If you've got two hours maximum, skip the museum side galleries and hit Tanks Arts Centre and the Regional Gallery back-to-back. Tanks doesn't require advance booking and genuinely rewards slow looking—the tank structures force you to move through spaces deliberately rather than rushing. The Regional Gallery's recently installed permanent collection of Australian works gives a solid sense of how the region sees itself artistically, and the temporary exhibition space usually has something that'll surprise you.

Indigenous art deserves specific attention here. Cairns hosts more First Nations gallery space per capita than most Australian cities of comparable size.

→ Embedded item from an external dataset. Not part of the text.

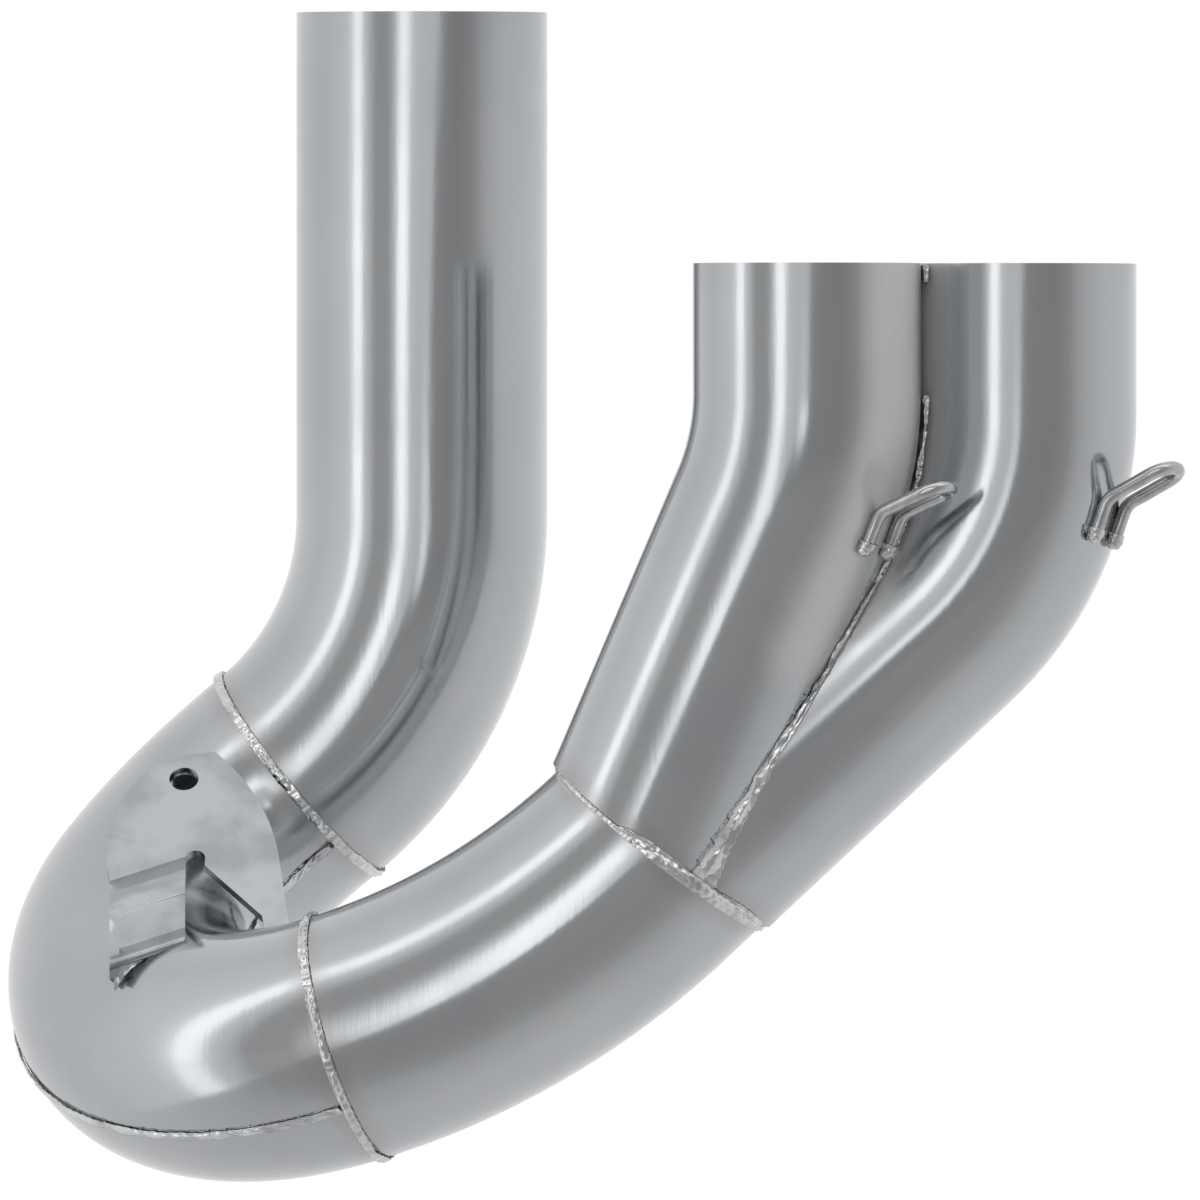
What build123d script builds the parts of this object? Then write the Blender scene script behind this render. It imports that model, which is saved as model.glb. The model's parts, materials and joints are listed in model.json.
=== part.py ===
"""Motorcycle exhaust mid-pipe: two header inlets merge into one pipe, which turns back on itself to the outlet.

The origin is the centre of the outlet's open end, and +Z runs out of the outlet, along its axis.
X runs from the outlet towards the inlets, and Y runs away from the viewer of the front.
"""

from build123d import *
from math import asin, atan2, cos, degrees, radians, sin, tan
import os

# Tubes
outletOd = 60.0  # outlet, return bend and link pipe
inletOd = 54.0  # header joints
wall = 1.5

# Centreline from the outlet down: straight lengths, bend radii, and each run's direction
# as (turn from +X towards +Y, rise above level), in degrees
outletLength = 120.0
elbowRadius = 80.0
rearLegHeading = (170.6, -39.0)
returnRadius = 54.0
returnLead = 2.0  # straight tail at each end of the return bend, and between its two turns
returnHeading = (-130.3, -38.4)
frontLegHeading = (-12.6, 17.0)
linkRadius = 180.0
linkHeading = (-8.4, 43.3)
linkTail = 6.0

# Merge of the two inlets
jointRise = 52.0  # rise of the cut at the end of the link pipe, steeper than the pipe itself
mergeOffset = 5.2  # each inlet's axis from the link pipe's axis, at the cut
frontInletHeading = (-25.0, 65.0)
frontInletRun = 99.0  # along the front inlet's slanted axis, from the cut to its corner
rearInletRise = 43.0
inletRadius = 67.0
inletGap = 0.6  # between the walls of the two inlets where they run side by side
inletRow = 20.0  # direction of the line from the front inlet to the rear one, from +X
inletTop = -60.7  # height of both open ends, below the outlet's end

# Weld beads
ringBead = 1.5
jointBead = 2.2
jointBeadOut = 0.5  # of the joint's bead, from midway between the link pipe's surface and the inlets'
beadStart = 37.0  # where a ring bead starts and ends, round the tube
seamBead = 1.4
valleyBead = 1.6
tackLength = 5.0

# Spring hooks of bent wire, whose legs lie along the tube and kick out into a loop
hookWire = 3.2
hookWidth = 10.0  # between the centres of the two legs
hookSink = 0.8  # of the wire into its seat on the tube
hookLeg = 7.0
hookKick = 45.0  # from the tube's direction, outwards
hookBend = 5.0
hookReach = 15.0  # from the kick to the top of the loop
frontHookDrop = 57.0  # from the inlet's open end down to the foot
frontHookTurn = -32.0
rearHookDrop = 57.0
rearHookTurn = -28.0
hookTack = 2.6

# Hanger bracket of folded sheet, placed by its hole, with its plate's sizes measured from the hole
sheet = 2.5
bracketHole = 7.0
bracketBack = 27.4  # from the elbow's weld to the hole, towards the return bend
bracketStand = 5.1  # of the hole, before the foremost line of the rear leg
bracketRise = -1.0
bracketHeading = (-93.0, 40.0)  # that the plate faces
plateHead = (7.1, 8.5)  # top right corner
plateHip = (19.7, -10.4)
plateWaist = (23.4, -23.0)  # where the right edge becomes straight
plateShoulder = (-14.6, -7.0)
plateLeftTop = (-4.5, 6.7)
lipDepth = 14.0  # of the plate's top edge, folded back onto the rear leg
longArmTip = (27.9, -52.0)
longArmWidth = 6.2
longArmHeel = (20.3, -42.4)  # where its left edge turns down
notchDepth = 22.2
notchWidth = 4.6
notchSide = 6.0  # of the notch's right edge, from the hole
armWidth = 19.2
armSlant = 23.0  # of the short arm's fold lines, across the plate
armShelf = 14.4  # of each of the short arm's two slanting strips, towards the viewer
armFalls = (2.9, 4.9)
armDrop = 8.6
footLength = 5.0
footFall = 2.3
wallDrop = 3.4  # of the end wall, below the foot

outerRadius = outletOd / 2
inletOuter = inletOd / 2
overcut = 30.0


def direction(heading):
    turn, rise = (radians(angle) for angle in heading)
    return Vector(cos(rise) * cos(turn), cos(rise) * sin(turn), sin(rise))


def ring(radius):
    """Section of a tube's wall."""
    return Circle(radius) - Circle(radius - wall)


class Route:
    """A tube's centreline, as straight legs and turns. Each leg starts on a plane across the tube."""

    def __init__(self, start, heading, side=(1, 0, 0)):
        self.planes = [Plane(origin=start, x_dir=side, z_dir=heading)]
        self.legs = []

    @property
    def end(self):
        return self.planes[-1]

    def straight(self, length):
        here = self.end
        self.legs.append(lambda face: extrude(here * face, amount=length, dir=here.z_dir))
        self.planes.append(here.offset(length))
        return self

    def turn(self, heading, radius):
        here = self.end
        across = here.z_dir.cross(heading).normalized()
        angle = here.z_dir.get_angle(heading)
        centre = here.origin + across.cross(here.z_dir) * radius
        axis = Axis(centre, across)
        self.legs.append(lambda face: revolve(here * face, axis, angle))
        spoke = (here.origin - centre).rotate(axis, angle)
        self.planes.append(Plane(origin=centre + spoke, x_dir=here.x_dir.rotate(axis, angle), z_dir=heading))
        return self

    def solid(self, face):
        """The face carried along every leg."""
        parts = [leg(face) for leg in self.legs]
        return Part() + parts


def halfSpace(plane, reach=400):
    """Everything within reach on the side that the plane's normal points to."""
    return plane * Pos(0, 0, reach / 2) * Box(reach, reach, reach)


def returnSide(start, first, second, middle):
    """Direction on the first plane that ends on the outside of the return bend's second turn."""
    firstAxis = Axis(start, first.cross(middle))
    outside = middle.cross(second).cross(middle).normalized() * -1
    return outside.rotate(firstAxis, -first.get_angle(middle))


# Centrelines

rearLeg = direction(rearLegHeading)
swing = direction(returnHeading)
frontLeg = direction(frontLegHeading)
linkEnd = direction(linkHeading)

elbowRoute = Route((0, 0, 0), (0, 0, -1)).straight(outletLength).turn(rearLeg, elbowRadius)
elbowEnd = elbowRoute.end.origin

seamSide = returnSide(elbowEnd, rearLeg, frontLeg, swing)
returnRoute = Route(elbowEnd, rearLeg, seamSide).straight(returnLead).turn(swing, returnRadius)
returnRoute.straight(returnLead).turn(frontLeg, returnRadius).straight(returnLead)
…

Several commercial galleries on Grafton Street and Abbott Street carry work from remote community artists—Bula'bula Arts from the Ramingining community in the Northern Territory has pieces in regular rotation at local dealers. Prices range from $800 for smaller works to $8,000-plus for significant pieces from established painters. These aren't tourist art. They're serious works moving through serious galleries.

Plan for at least 90 minutes at either major venue if you're genuinely looking rather than ticking boxes. Tanks is particularly effective on weekday mornings when school groups aren't moving through. The Regional Gallery runs sunset hours on Thursday evenings until 8 p.m., which changes how the light hits the work and draws a different crowd—locals, mostly, which tells you something about how the city actually uses these spaces.

Check the websites before you go. Exhibitions rotate, and you'll want to know whether a show genuinely interests you or whether you're just filling time. Both venues have mailing lists worth joining if you're staying more than a week. The difference between casual gallery-wandering and actually seeing something that matters often comes down to knowing what's on display.